** begin **

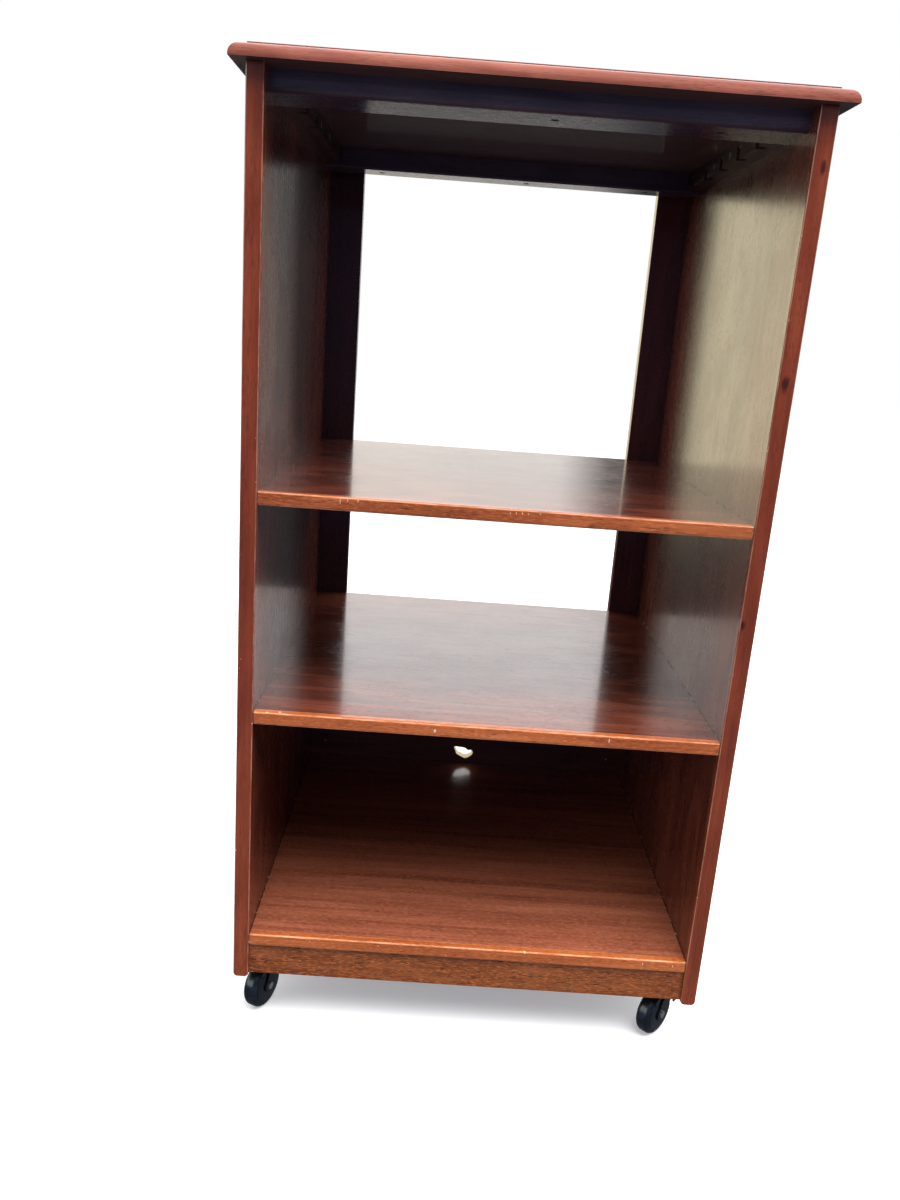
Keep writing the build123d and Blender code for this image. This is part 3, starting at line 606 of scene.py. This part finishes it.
# Where they meet: degrees of azimuth or elevation, or a share of the way toward +X or +Y
BEHIND_SPREAD = (-45, 45)
CLIMB = (-15, 90)
SKY_EDGE = (11, 16)
GROUND_EDGE = (-7.2, -9.0)
DIM_GROUND_EDGE = (30, 45)
NEAR_FLOOR_EDGE = (-20, -30)
GLOW_FOOT, GLOW_HEAD = (2, 5), (30, 24)
GLOW_SIDE = (-0.60, -0.68)
FRONT_TO_BACK = (-0.25, 0.25)

CAMERA_PLACE = (-0.0590, -1.1388, 0.7419)
CAMERA_TURN = (74.482, -4.068, 0.353)      # degrees
CAMERA_LENS, CAMERA_SENSOR = 29.25, 36.0


def studio_floor():
    corners = ((-1, -1), (1, -1), (1, 1), (-1, 1))
    mesh = bpy.data.meshes.new("studio_floor")
    mesh.from_pydata([(x * FLOOR_HALF, y * FLOOR_HALF, 0) for x, y in corners], [], [(0, 1, 2, 3)])
    floor = bpy.data.objects.new("studio_floor", mesh)
    bpy.context.scene.collection.objects.link(floor)
    g = new_graph("studio_floor")
    cloud = g.noise((0.6, 0.6, 0.6), detail=2.0)
    colour = g.mix(g.span(cloud, 0.3, 0.7), *FLOOR_TONES)
    mesh.materials.append(g.finish(colour, 0.9, Emission_Color=FLOOR_GLOW, Emission_Strength=0.30))
    floor.visible_glossy = False
    floor.visible_diffuse = False


def studio_world():
    """A white backdrop for the camera, and graded soft surroundings for light and gloss.

    Behind the stand the surroundings are warm and bright to the left, white in the middle and
    dim to the right. In front they are dim at the horizon and bright overhead.
    """
    world = bpy.data.worlds.new("studio")
    bpy.context.scene.world = world
    g = Graph(world)
    toward = g.node("SeparateXYZ", {0: g.node("TexCoord").outputs["Generated"]}).outputs
    azimuth = g.math("ARCTAN2", toward["X"], toward["Y"])
    elevation = g.math("ARCSINE", toward["Z"])

    def share(angle, edges):
        """Even share of the way from one angle to another."""
        inputs = {"Value": angle, "From Min": radians(edges[0]), "From Max": radians(edges[1])}
        return g.node("MapRange", inputs).outputs[0]

    def past(angle, edges):
        """0 before the first angle and 1 after the second, eased."""
        return g.span(angle, radians(edges[0]), radians(edges[1]))

    climb = share(elevation, CLIMB)
    behind = g.ramp(share(azimuth, BEHIND_SPREAD), BEHIND)
    back = g.mix(past(elevation, SKY_EDGE), behind, g.ramp(climb, ABOVE))
    ground = g.mix(past(g.math("ABSOLUTE", azimuth), DIM_GROUND_EDGE), GROUND, DIM_GROUND)
    back = g.mix(past(elevation, GROUND_EDGE), back, ground)
    leftward = g.math("MULTIPLY", g.span(toward["X"], *GLOW_SIDE), past(elevation, GLOW_FOOT))
    leftward = g.math("MULTIPLY", leftward, past(elevation, GLOW_HEAD))
    front = g.mix(leftward, g.ramp(climb, FACING), LEFT_GLOW)
    lit = g.mix(g.span(toward["Y"], *FRONT_TO_BACK), front, back)
    lit = g.mix(past(elevation, NEAR_FLOOR_EDGE), lit, NEAR_FLOOR)
    seen = g.mix(g.node("LightPath").outputs["Is Camera Ray"], lit, BACKDROP)
    background = g.node("Background", {"Color": seen, "Strength": 1.0})
    output = g.node("OutputWorld")
    g.tree.links.new(background.outputs[0], output.inputs["Surface"])


def soft_light(name, place, target, size, power):
    """A wide area light that neither the camera nor reflections see."""
    data = bpy.data.lights.new(name, "AREA")
    data.shape = "RECTANGLE"
    data.size, data.size_y = size
    data.energy = power
    light = bpy.data.objects.new(name, data)
    light.location = place
    light.rotation_euler = (Vector(target) - Vector(place)).to_track_quat("-Z", "Y").to_euler()
    light.visible_camera = False
    light.visible_glossy = False
    bpy.context.scene.collection.objects.link(light)


def studio_camera():
    data = bpy.data.cameras.new("camera")
    data.sensor_width = CAMERA_SENSOR
    data.lens = CAMERA_LENS
    camera = bpy.data.objects.new("camera", data)
    camera.location = CAMERA_PLACE
    camera.rotation_euler = [radians(angle) for angle in CAMERA_TURN]
    bpy.context.scene.collection.objects.link(camera)
    bpy.context.scene.camera = camera


studio_floor()
studio_world()
soft_light("key", place=(0.9, -1.7, 5.0), target=(0, -0.1, 0.4), size=(4.4, 4.0), power=540)
soft_light("floor_bounce", place=(0, -0.65, 0.01), target=(0, -0.6, 1), size=(1.6, 0.7), power=3.0)
studio_camera()
bpy.context.scene.view_settings.view_transform = "Standard"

** end **

● **Instruction**: Word for word, write out all of the data above.

● **The result**:
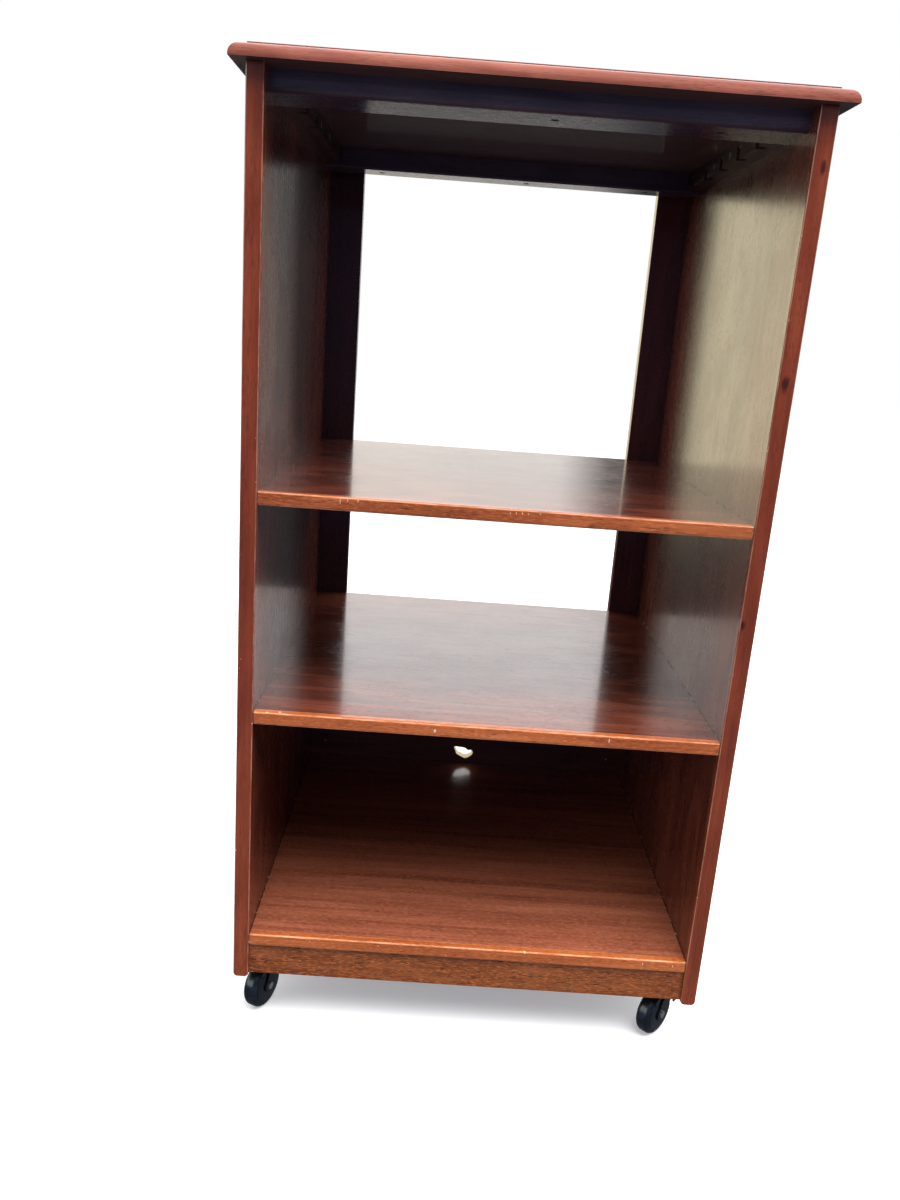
Keep writing the build123d and Blender code for this image. This is part 3, starting at line 606 of scene.py. This part finishes it.
# Where they meet: degrees of azimuth or elevation, or a share of the way toward +X or +Y
BEHIND_SPREAD = (-45, 45)
CLIMB = (-15, 90)
SKY_EDGE = (11, 16)
GROUND_EDGE = (-7.2, -9.0)
DIM_GROUND_EDGE = (30, 45)
NEAR_FLOOR_EDGE = (-20, -30)
GLOW_FOOT, GLOW_HEAD = (2, 5), (30, 24)
GLOW_SIDE = (-0.60, -0.68)
FRONT_TO_BACK = (-0.25, 0.25)

CAMERA_PLACE = (-0.0590, -1.1388, 0.7419)
CAMERA_TURN = (74.482, -4.068, 0.353)      # degrees
CAMERA_LENS, CAMERA_SENSOR = 29.25, 36.0


def studio_floor():
    corners = ((-1, -1), (1, -1), (1, 1), (-1, 1))
    mesh = bpy.data.meshes.new("studio_floor")
    mesh.from_pydata([(x * FLOOR_HALF, y * FLOOR_HALF, 0) for x, y in corners], [], [(0, 1, 2, 3)])
    floor = bpy.data.objects.new("studio_floor", mesh)
    bpy.context.scene.collection.objects.link(floor)
    g = new_graph("studio_floor")
    cloud = g.noise((0.6, 0.6, 0.6), detail=2.0)
    colour = g.mix(g.span(cloud, 0.3, 0.7), *FLOOR_TONES)
    mesh.materials.append(g.finish(colour, 0.9, Emission_Color=FLOOR_GLOW, Emission_Strength=0.30))
    floor.visible_glossy = False
    floor.visible_diffuse = False


def studio_world():
    """A white backdrop for the camera, and graded soft surroundings for light and gloss.

    Behind the stand the surroundings are warm and bright to the left, white in the middle and
    dim to the right. In front they are dim at the horizon and bright overhead.
    """
    world = bpy.data.worlds.new("studio")
    bpy.context.scene.world = world
    g = Graph(world)
    toward = g.node("SeparateXYZ", {0: g.node("TexCoord").outputs["Generated"]}).outputs
    azimuth = g.math("ARCTAN2", toward["X"], toward["Y"])
    elevation = g.math("ARCSINE", toward["Z"])

    def share(angle, edges):
        """Even share of the way from one angle to another."""
        inputs = {"Value": angle, "From Min": radians(edges[0]), "From Max": radians(edges[1])}
        return g.node("MapRange", inputs).outputs[0]

    def past(angle, edges):
        """0 before the first angle and 1 after the second, eased."""
        return g.span(angle, radians(edges[0]), radians(edges[1]))

    climb = share(elevation, CLIMB)
    behind = g.ramp(share(azimuth, BEHIND_SPREAD), BEHIND)
    back = g.mix(past(elevation, SKY_EDGE), behind, g.ramp(climb, ABOVE))
    ground = g.mix(past(g.math("ABSOLUTE", azimuth), DIM_GROUND_EDGE), GROUND, DIM_GROUND)
    back = g.mix(past(elevation, GROUND_EDGE), back, ground)
    leftward = g.math("MULTIPLY", g.span(toward["X"], *GLOW_SIDE), past(elevation, GLOW_FOOT))
    leftward = g.math("MULTIPLY", leftward, past(elevation, GLOW_HEAD))
    front = g.mix(leftward, g.ramp(climb, FACING), LEFT_GLOW)
    lit = g.mix(g.span(toward["Y"], *FRONT_TO_BACK), front, back)
    lit = g.mix(past(elevation, NEAR_FLOOR_EDGE), lit, NEAR_FLOOR)
    seen = g.mix(g.node("LightPath").outputs["Is Camera Ray"], lit, BACKDROP)
    background = g.node("Background", {"Color": seen, "Strength": 1.0})
    output = g.node("OutputWorld")
    g.tree.links.new(background.outputs[0], output.inputs["Surface"])


def soft_light(name, place, target, size, power):
    """A wide area light that neither the camera nor reflections see."""
    data = bpy.data.lights.new(name, "AREA")
    data.shape = "RECTANGLE"
    data.size, data.size_y = size
    data.energy = power
    light = bpy.data.objects.new(name, data)
    light.location = place
    light.rotation_euler = (Vector(target) - Vector(place)).to_track_quat("-Z", "Y").to_euler()
    light.visible_camera = False
    light.visible_glossy = False
    bpy.context.scene.collection.objects.link(light)


def studio_camera():
    data = bpy.data.cameras.new("camera")
    data.sensor_width = CAMERA_SENSOR
    data.lens = CAMERA_LENS
    camera = bpy.data.objects.new("camera", data)
    camera.location = CAMERA_PLACE
    camera.rotation_euler = [radians(angle) for angle in CAMERA_TURN]
    bpy.context.scene.collection.objects.link(camera)
    bpy.context.scene.camera = camera


studio_floor()
studio_world()
soft_light("key", place=(0.9, -1.7, 5.0), target=(0, -0.1, 0.4), size=(4.4, 4.0), power=540)
soft_light("floor_bounce", place=(0, -0.65, 0.01), target=(0, -0.6, 1), size=(1.6, 0.7), power=3.0)
studio_camera()
bpy.context.scene.view_settings.view_transform = "Standard"